Dashboards are important but should not be required to be viewed to provide your key service. Your tool should provide actionable intelligence on high risks, filter out unnecessary noise and either bang the security team over the head when it identifies an issue or, where comfortable, remediate the security problem automatically and transparently. Prevention technology works well but fails to address activities taking place beyond the perimeter of your defenses – where most cyberattacks originate. It also fails to detect the threats that have penetrated your defenses and are moving laterally through your networks.

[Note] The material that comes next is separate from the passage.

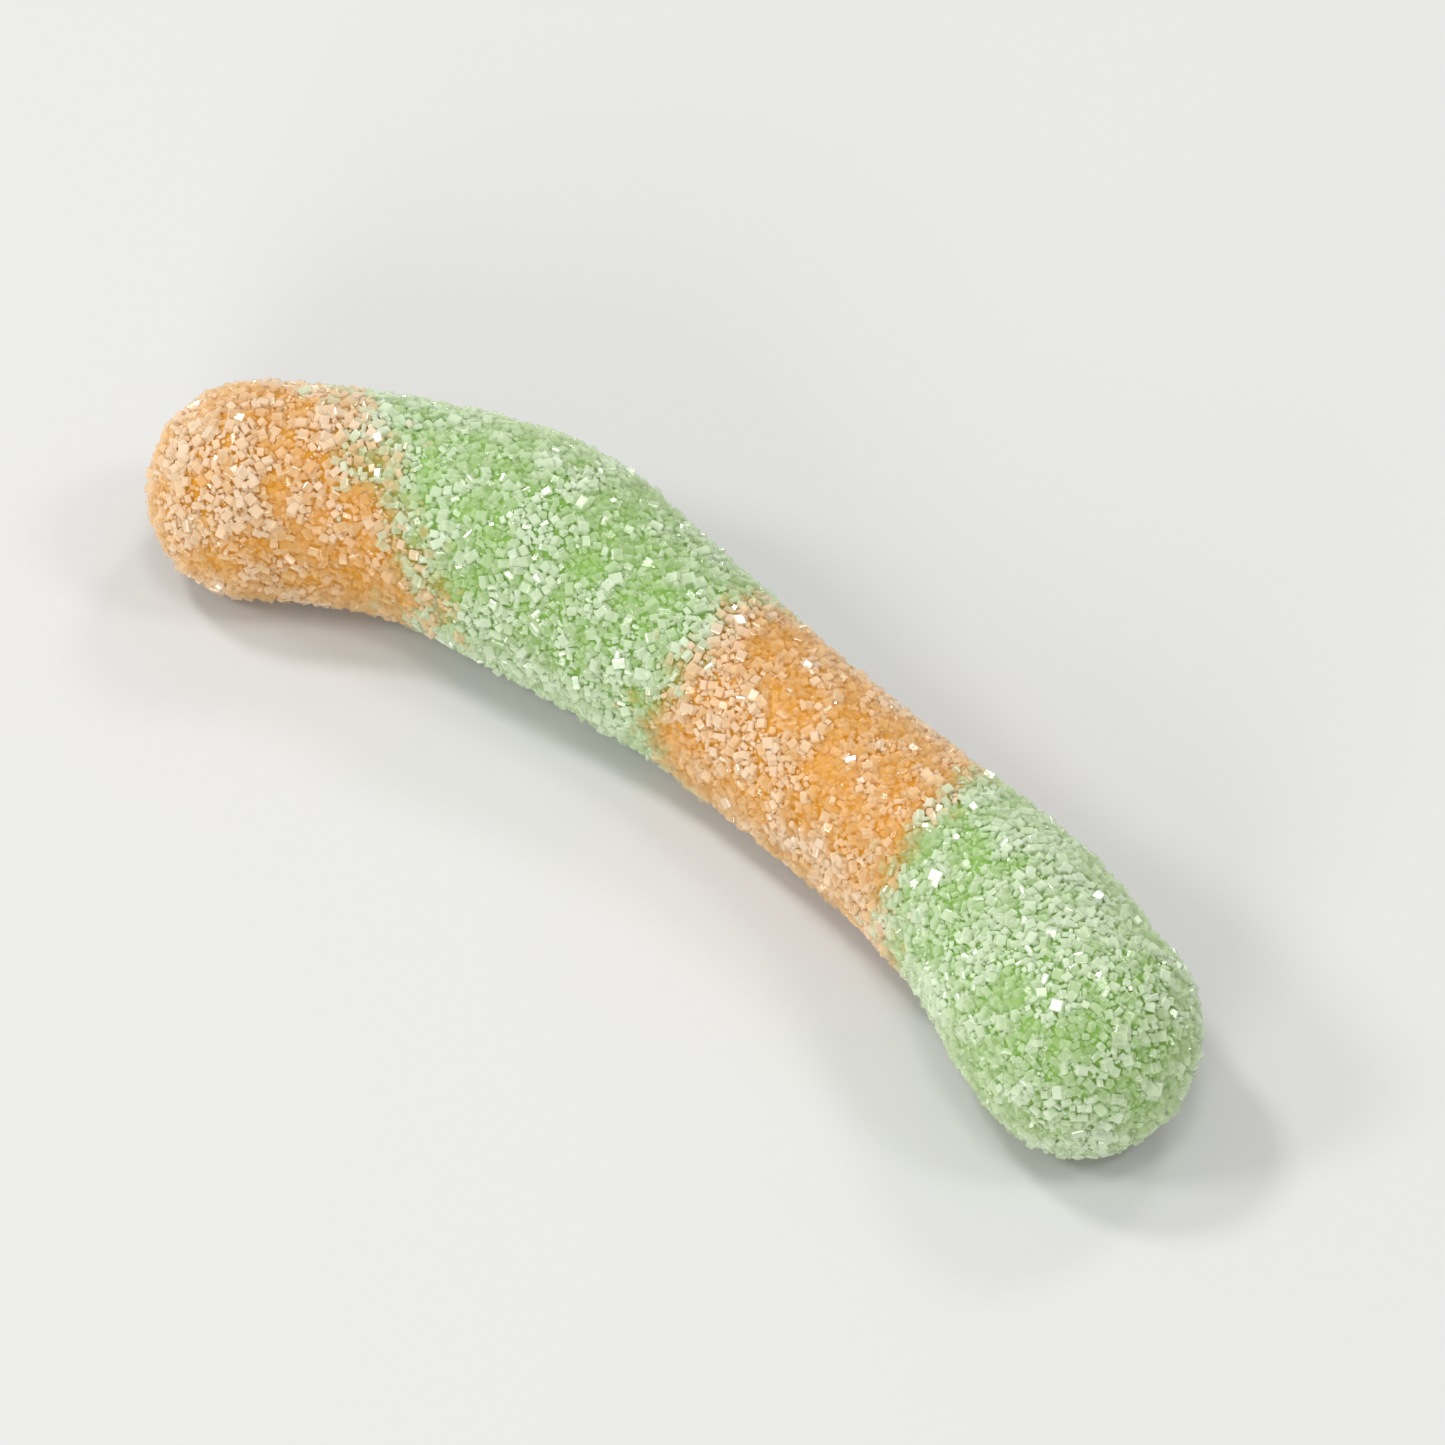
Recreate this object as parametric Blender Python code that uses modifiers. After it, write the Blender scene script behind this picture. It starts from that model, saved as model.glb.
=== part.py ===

Detection and response, however, are critical to maintaining a healthy security program, allowing the CISO and security teams to resolve threats before they cause critical harm. Additionally, when responding to events or problems – speed matters. Your tool should rapidly assess, analyze and remediate with minimal human intervention in order to validate that the security problem hasn’t already been exploited.

If founders focus on these seven guidelines at the earliest stages of their product journey, they will have a more holistic understanding of what their customers need. Interactions with potential customers should be viewed as relationships with valued partners, building trust rather than selling.

Fostering these relationships can provide founders with immeasurable value from day zero. If CISOs like your offering, they’ll recommend it to other CISOs – an infinitely more reliable sales pitch than your deck. CISOs may also be inclined to hop on as company advisors or, possibly, follow-on investors who will support you through your startup journey. After all, CISOs have seen it all, and know what works – and what doesn’t. Their insights, coupled with strong technology, a sound business strategy and experienced partners and investors to guide them, will help startups succeed in building a product that CISOs will want to buy.